7. The method of debugging network-on-chip (NOC) as claimed in claim 1, wherein step (ii) comprises of the following sub-steps: (a) upon ensuring all links within said NOC (101) are in idle state, selecting target NOC element (105, 107);(b) selecting channel, virtual channel or combination thereof;(c) selecting link and link direction;(d) unloading said debug information;wherein said sub-steps (a), (b), (c) and (d) are repeated until a predetermined amount of debug information is unloaded from said NOC elements (105, 107).

8. The method of debugging network-on-chip (NOC) as claimed in claim 1, wherein said method further comprises of a step of performing flit manipulation for debug purpose, after step (i).

9. The method of debugging network-on-chip (NOC) as claimed in claim 1, wherein step (iii) is done by at least one internal logic ungating at least one clock causing an ingress link to resume the return of at least one outstanding credit to adjacent egress link while said internal logic ungating said clock causing an egress link to resume accepting new flits into said egress link's buffer.

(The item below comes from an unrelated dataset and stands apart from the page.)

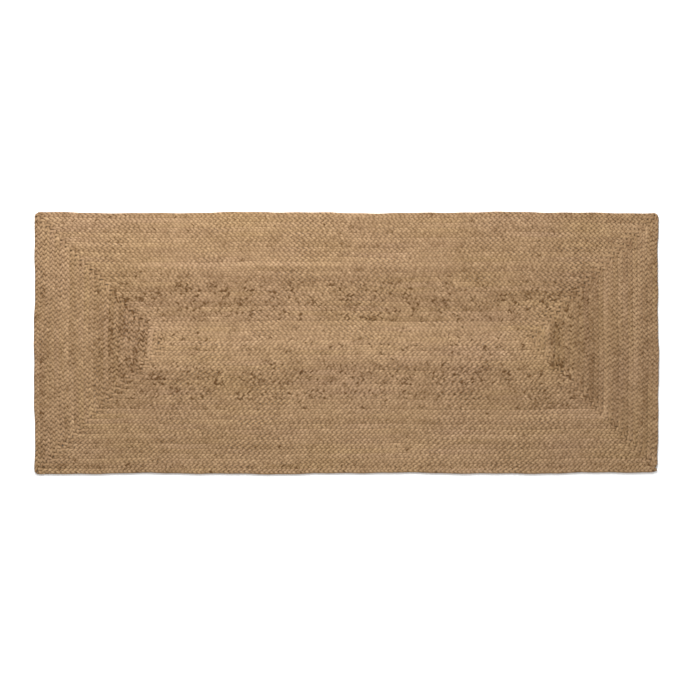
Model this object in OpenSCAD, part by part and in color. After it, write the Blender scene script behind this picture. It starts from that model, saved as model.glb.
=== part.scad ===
// Braided jute runner rug. A flat three-strand plait starts as a straight strip
// in the middle and is wound round it as a rectangular spiral. Each lap of the
// spiral is sewn edge to edge to the lap inside it.
// The rug is centred on the origin, +X along its length, its underside at Z = 0.

/* [Rug] */
// Length of the finished rug
rug_l = 1830; // [1300:10:2400]
// Laps of plait round the centre strip
laps = 26; // [6:1:27]
// Radius of the rug's corners, which every lap repeats
corner_r = 13; // [8:1:20]

/* [Plait] */
// Distance from one lap to the next: the width of the plait and its seam
lap_pitch = 14.45; // [12:0.05:20]
// Thickness of the plait
plait_t = 9; // [6:0.5:14]
// How far the plait's rounded edges draw in at its top and underside
edge_in = 1.4; // [0.5:0.1:2.5]
// Height of each rounded edge
edge_h = 2; // [1:0.1:2.4]

/* [Sewing] */
// Width of the joint between two laps, which the sewing thread fills
seam_w = 0.6; // [0.3:0.1:1]
// Height of the sewn band inside the joint
seam_h = 3; // [1:0.5:4]
// Distance of the line where each lap starts from the centre strip's right end
lap_start = 60; // [30:5:200]

/* [Hidden] */
// A number with two digits, as node names hold it
function two(n) = str(n < 10 ? "0" : "", n);

$fn = 48;
tail = laps + 1;
centre_l = rug_l - 2 * laps * lap_pitch;
start_x = centre_l / 2 - lap_start;
half_seam = seam_w / 2;
half_circle_gap = 0.01;

// Jute varies from one bale to the next, so the laps differ in tone from the
// edge of the rug inwards: [laps in the band, tone]
bands = [[9, "#b59567"], [4, "#bf9f74"], [9, "#9c7a52"], [laps, "#b79468"]];
thread_tone = "#cdb98f";

// The tone of the lap that lies this many laps in from the edge
function tone(inwards, i = 0) =
  inwards < bands[i][0] ? bands[i][1] : tone(inwards - bands[i][0], i + 1);

// Half the length and half the width of the rug once lap n is on
function half_l(n) = centre_l / 2 + n * lap_pitch;
function half_w(n) = (n + 0.5) * lap_pitch;

// A rectangle by its low and high corners. The corners that round_at names are
// rounded: a is low left, b low right, c high right and d high left.
module plate(low, high, r, round_at) {
  size = high - low;
  k = min(r, size[0] / 2 - half_circle_gap, size[1] / 2 - half_circle_gap);
  union() {
    translate(low + [k, 0]) square(size - [2 * k, 0]);
    translate(low + [0, k]) square(size - [0, 2 * k]);
    for (spot = [["a", 0, 0], ["b", 1, 0], ["c", 1, 1], ["d", 0, 1]]) {
      side = [spot[1], spot[2]];
      inner = [for (i = [0, 1]) side[i] > 0 ? high[i] - k : low[i] + k];
      if (len(search(spot[0], round_at)) > 0)
        translate(inner) circle(k);
      else
        translate([for (i = [0, 1]) side[i] > 0 ? high[i] - k : low[i]]) square(k);
    }
  }
}

// Everything that lies inside the spiral once lap n is on, grown by g all round.
// It is one row deeper left of the line where a lap starts than right of it,
// because a lap's last stretch runs below its own first stretch. The centre
// strip has its full length, and the tail squares the rug off.
module wound(n, g) {
  r = corner_r + g;
  x = half_l(min(n, laps)) + g;
  y = half_w(min(n, laps)) + g;
  if (n == 0) {
    plate([-x, -y], [x, y], r, "ad");
  } else if (n == tail) {
    plate([-x, -y], [x, y], r, "abcd");
  } else {
    plate([-x, -y], [start_x + g, y], r, "ad");
    plate([0, -half_w(n - 1) - g], [x, y], r, "bc");
  }
}

// The plan of lap n, drawn in by g from the joints on both its sides
module lap_plan(n, g) {
  difference() {
    wound(n, -g);
    if (n > 0) wound(n - 1, g);
  }
}

// The plait of lap n as one flat strip, its edges drawn in at top and underside
module plait(n) {
  color(tone(tail - n)) {
    translate([0, 0, edge_h])
      linear_extrude(plait_t - 2 * edge_h) lap_plan(n, half_seam);
    linear_extrude(plait_t) lap_plan(n, half_seam + edge_in);
  }
}

// The sewing thread in the joint between lap n and everything inside it. It
// stops just short of the joint outside lap n, which the next seam fills.
module seam(n) {
  color(thread_tone)
    translate([0, 0, (plait_t - seam_h) / 2]) linear_extrude(seam_h)
      difference() {
        intersection() {
          wound(n, -seam_w);
          wound(n - 1, half_seam);
        }
        wound(n - 1, -half_seam);
      }
}

// The straight first run of the plait
module centre_strip() { plait(0); }

// One lap of plait, from the lap start line round to it again one row further out
module lap(n) { plait(n); }

// The plait's last run, along the low edge and into the low right corner
module tail_end() { plait(tail); }

module tail_seam() { seam(tail); }

centre_strip();
for (n = [1:laps]) lap(n);
tail_end();
for (n = [1:laps]) seam(n);
tail_seam();
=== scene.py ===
import math
import bpy
import numpy as np
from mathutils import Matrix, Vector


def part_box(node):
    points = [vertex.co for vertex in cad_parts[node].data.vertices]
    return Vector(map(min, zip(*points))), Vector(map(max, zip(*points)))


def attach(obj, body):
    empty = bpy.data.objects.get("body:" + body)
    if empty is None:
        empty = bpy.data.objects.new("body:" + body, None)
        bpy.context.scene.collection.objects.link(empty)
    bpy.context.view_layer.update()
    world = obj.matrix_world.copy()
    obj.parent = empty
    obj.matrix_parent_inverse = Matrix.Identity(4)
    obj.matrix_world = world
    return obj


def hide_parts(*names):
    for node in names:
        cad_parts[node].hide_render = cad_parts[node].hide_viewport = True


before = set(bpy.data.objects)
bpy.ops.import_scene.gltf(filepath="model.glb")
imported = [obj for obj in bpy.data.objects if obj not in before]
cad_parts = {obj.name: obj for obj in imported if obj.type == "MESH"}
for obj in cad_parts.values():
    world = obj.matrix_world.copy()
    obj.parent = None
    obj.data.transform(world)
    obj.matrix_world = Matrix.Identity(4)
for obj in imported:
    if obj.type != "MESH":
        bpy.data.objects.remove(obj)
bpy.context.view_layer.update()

# ---------------------------------------------------------------- Studio
# The rug lies on a plain white floor and is seen from straight above. A broad
# round lamp high beyond its far edge and a white room round it light it.
CAMERA_HEIGHT = 4.86
CAMERA_LENS = 85.0
CAMERA_SIDE = 0.011
CAMERA_DOWN = -0.020
FLOOR_REACH = 30.0
FLOOR_DROP = 0.0003
FLOOR_WHITE = 0.98
FLOOR_ROUGHNESS = 0.9
LAMP_PLACE = np.array((-0.4, 1.8, 2.05))
LAMP_SIZE = 1.1
LAMP_WATTS = 111
ROOM_LIGHT = 0.74

camera = bpy.data.objects.new("camera", bpy.data.cameras.new("camera"))
camera.data.lens = CAMERA_LENS
camera.location = (CAMERA_SIDE, CAMERA_DOWN, CAMERA_HEIGHT)
camera.data.clip_end = 100.0
bpy.context.collection.objects.link(camera)
bpy.context.scene.camera = camera
bpy.context.scene.view_settings.view_transform = "Standard"

floor_mesh = bpy.data.meshes.new("floor")
floor_mesh.from_pydata(
    [(x * FLOOR_REACH, y * FLOOR_REACH, -FLOOR_DROP) for x, y in ((-1, -1), (1, -1), (1, 1), (-1, 1))],
    [], [(0, 1, 2, 3)])
floor = bpy.data.objects.new("floor", floor_mesh)
bpy.context.collection.objects.link(floor)
floor_paint = bpy.data.materials.new("white floor")
floor_paint.use_nodes = True
floor_shader = floor_paint.node_tree.nodes["Principled BSDF"]
floor_shader.inputs["Base Color"].default_value = (FLOOR_WHITE, FLOOR_WHITE, FLOOR_WHITE, 1)
floor_shader.inputs["Roughness"].default_value = FLOOR_ROUGHNESS
floor_mesh.materials.append(floor_paint)

lamp = bpy.data.objects.new("key light", bpy.data.lights.new("key light", "AREA"))
lamp.data.shape = "DISK"
lamp.data.size = LAMP_SIZE
lamp.data.energy = LAMP_WATTS
lamp.location = LAMP_PLACE
lamp.rotation_euler = (math.acos(LAMP_PLACE[2] / np.linalg.norm(LAMP_PLACE)), 0,
                       math.atan2(LAMP_PLACE[1], LAMP_PLACE[0]) + math.pi / 2)
bpy.context.collection.objects.link(lamp)
room = bpy.data.worlds.new("white room")
room.use_nodes = True
room.node_tree.nodes["Background"].inputs["Color"].default_value = (1, 1, 1, 1)
room.node_tree.nodes["Background"].inputs["Strength"].default_value = ROOM_LIGHT
bpy.context.scene.world = room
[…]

10. The method of debugging network-on-chip (NOC) as claimed in claim 2, wherein said NOC element is router (107) or node (105).

11. The method of debugging network-on-chip (NOC) as claimed in claim 1, wherein said debug information is state of at least one NOC element; said state of NOC element comprising ingress and egress buffer contents comprising route information or flit;read and write pointers of said buffer;ingress link requestors within said NOC elements; or combination thereof.

12. The method of debugging network-on-chip (NOC) as claimed in claim 4, wherein trigger condition is timeout count value, match of a predefined flit pattern or combination thereof.